The Fresh Prince Of Bel Air
Premiering on NBC, September 10th 1990, and running for six seasons and 148 episodes, The Fresh Prince of Bel-Air made Will Smith a household name as he portrayed a fictionalised version of himself in a fish-out-of-water environment.

As the street-smart teenager from West Philadelphia who is sent to move in with his wealthy uncle and aunt in their Bel Air mansion after getting into a fight in his hometown, Will Smith also performed the theme tune, Yo Home To Bel-Air.

In real life, Will Smith, under his Fresh Prince persona, had become a successful rapper, and together with D.J. Jazzy Jeff had scored hits with tracks like Girls Ain't Nothing But Trouble and Parents Just Don't Understand. But by 1989 Smith had lost most of his money thanks to some poor budgeting, and was on the verge of bankruptcy when he got his first acting break with this show. As the song says, his life quite literally did get flipped turned upside down.

Walker, Texas Ranger
Chuck Norris recorded a theme tune once. It was awesome!

First broadcast in the spring of 1993, with the first season consisting of just three pilot episodes, Walker, Texas Ranger proved so popular that eight full seasons and a total of 200 episodes followed, airing from September 25th 1993 to May 19th 2001. And, unlike those early pilots, a new theme titled Eyes Of The Ranger was featured and sung by the star of the show, Mr Chuck Norris himself. Is there anything this guy can't do?
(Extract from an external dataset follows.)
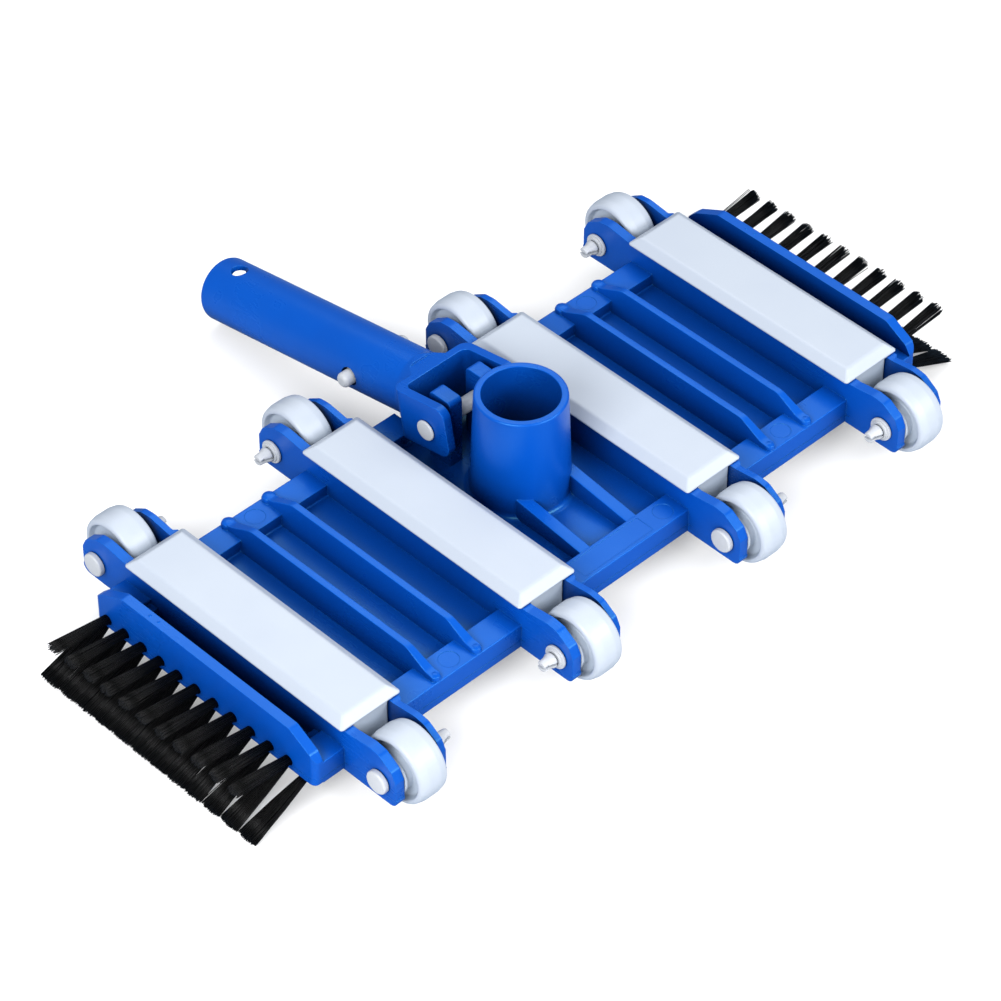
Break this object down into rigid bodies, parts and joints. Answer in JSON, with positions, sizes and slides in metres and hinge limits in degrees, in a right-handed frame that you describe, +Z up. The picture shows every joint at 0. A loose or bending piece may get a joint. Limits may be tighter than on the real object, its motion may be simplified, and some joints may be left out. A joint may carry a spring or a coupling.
{
  "type": "manual pool vacuum head",
  "caption": "Weighted pool vacuum head: a ribbed plate with side brushes, wheels on snap pins, a hose socket and a hinged pole handle with spring buttons.",
  "frame": {"origin": "on the floor plane, under the centre of the overall footprint with the handle in its rest pose", "axes": "+X along the head, +Y to the rear where the handle is, +Z up"},
  "size_m": [0.402, 0.284, 0.0697],
  "materials": {
    "blue_moulding": "satin injection moulding",
    "white_moulding": "satin",
    "white_nylon": "matte",
    "black_bristle": "nylon bristle bundle",
    "iron_bar": "as cast"
  },
  "bodies": {
    "head_frame": {"body_frame": "blue_moulding", "weight_cover_1": "white_moulding", "weight_cover_2": "white_moulding", "weight_cover_3": "white_moulding", "weight_cover_4": "white_moulding", "weight_core_1": "iron_bar", "weight_core_2": "iron_bar", "weight_core_3": "iron_bar", "weight_core_4": "iron_bar", "axle_front_1": "white_nylon", "axle_front_2": "white_nylon", "axle_front_3": "white_nylon", "axle_front_4": "white_nylon", "axle_rear_1": "white_nylon", "axle_rear_2": "white_nylon", "axle_rear_3": "white_nylon", "axle_rear_4": "white_nylon", "axle_collar_front_1": "white_nylon", "axle_collar_front_2": "white_nylon", "axle_collar_front_3": "white_nylon", "axle_collar_front_4": "white_nylon", "axle_collar_rear_1": "white_nylon", "axle_collar_rear_2": "white_nylon", "axle_collar_rear_3": "white_nylon", "axle_collar_rear_4": "white_nylon", "hinge_pin": "white_nylon", "hinge_pin_collar": "white_nylon", "brush_left_upper": "black_bristle", "brush_left_lower": "black_bristle", "brush_right_upper": "black_bristle", "brush_right_lower": "black_bristle"},
    "handle": {"handle": "blue_moulding", "clip_bend": "white_nylon"},
    "button_left": {"clip_button_left": "white_nylon"},
    "button_right": {"clip_button_right": "white_nylon"},
    "wheel_front_1": {"wheel_front_1": "white_moulding"},
    "wheel_front_2": {"wheel_front_2": "white_moulding"},
    "wheel_front_3": {"wheel_front_3": "white_moulding"},
    "wheel_front_4": {"wheel_front_4": "white_moulding"},
    "wheel_rear_1": {"wheel_rear_1": "white_moulding"},
    "wheel_rear_2": {"wheel_rear_2": "white_moulding"},
    "wheel_rear_3": {"wheel_rear_3": "white_moulding"},
    "wheel_rear_4": {"wheel_rear_4": "white_moulding"}
  },
  "joints": [
    {"name": "handle_tilt", "type": "hinge", "parent": "head_frame", "child": "handle", "pos_m": [0, -0.00963, 0.04168], "axis": [1, 0, 0], "range_deg": [-2, 98]},
    {"name": "button_left_press", "type": "hinge", "parent": "handle", "child": "button_left", "pos_m": [-0.0099, 0.01889, 0.03639], "axis": [0, -0.1822, -0.9833], "range_deg": [0, 9.5]},
    {"name": "button_right_press", "type": "hinge", "parent": "handle", "child": "button_right", "pos_m": [0.0099, 0.01889, 0.03639], "axis": [0, 0.1822, 0.9833], "range_deg": [0, 9.5]},
    {"name": "wheel_front_1_spin", "type": "hinge", "parent": "head_frame", "child": "wheel_front_1", "pos_m": [-0.1425, -0.12593, 0.02328], "axis": [1, 0, 0], "continuous": true},
    {"name": "wheel_front_2_spin", "type": "hinge", "parent": "head_frame", "child": "wheel_front_2", "pos_m": [-0.0475, -0.12593, 0.02328], "axis": [1, 0, 0], "continuous": true},
    {"name": "wheel_front_3_spin", "type": "hinge", "parent": "head_frame", "child": "wheel_front_3", "pos_m": [0.0475, -0.12593, 0.02328], "axis": [1, 0, 0], "continuous": true},
    {"name": "wheel_front_4_spin", "type": "hinge", "parent": "head_frame", "child": "wheel_front_4", "pos_m": [0.1425, -0.12593, 0.02328], "axis": [1, 0, 0], "continuous": true},
    {"name": "wheel_rear_1_spin", "type": "hinge", "parent": "head_frame", "child": "wheel_rear_1", "pos_m": [-0.1425, 0.04007, 0.02328], "axis": [1, 0, 0], "continuous": true},
    {"name": "wheel_rear_2_spin", "type": "hinge", "parent": "head_frame", "child": "wheel_rear_2", "pos_m": [-0.0475, 0.04007, 0.02328], "axis": [1, 0, 0], "continuous": true},
    {"name": "wheel_rear_3_spin", "type": "hinge", "parent": "head_frame", "child": "wheel_rear_3", "pos_m": [0.0475, 0.04007, 0.02328], "axis": [1, 0, 0], "continuous": true},
    {"name": "wheel_rear_4_spin", "type": "hinge", "parent": "head_frame", "child": "wheel_rear_4", "pos_m": [0.1425, 0.04007, 0.02328], "axis": [1, 0, 0], "continuous": true}
  ]
}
Walker, Texas Ranger continued to prove so successful in re-runs that a 2005 television film entitled Trial by Fire was produced, with the intention of it being the first in a series of made-for-TV movies. Ending on a cliffhanger, it was never resolved as the broadcast didn't perform as well as was hoped. One might suggest the reason could be because someone at CBS thought it would be a good idea to replace Chuck's legendary theme tune with a generic instrumental one!

Of course, Walker is back on TV in a rebooted version with Jared Padelecki, but for a generation (or three) there is only one Texas Ranger, and he is the legend that is Chuck Norris.

Which is your favourite theme tune sung by the star of the show?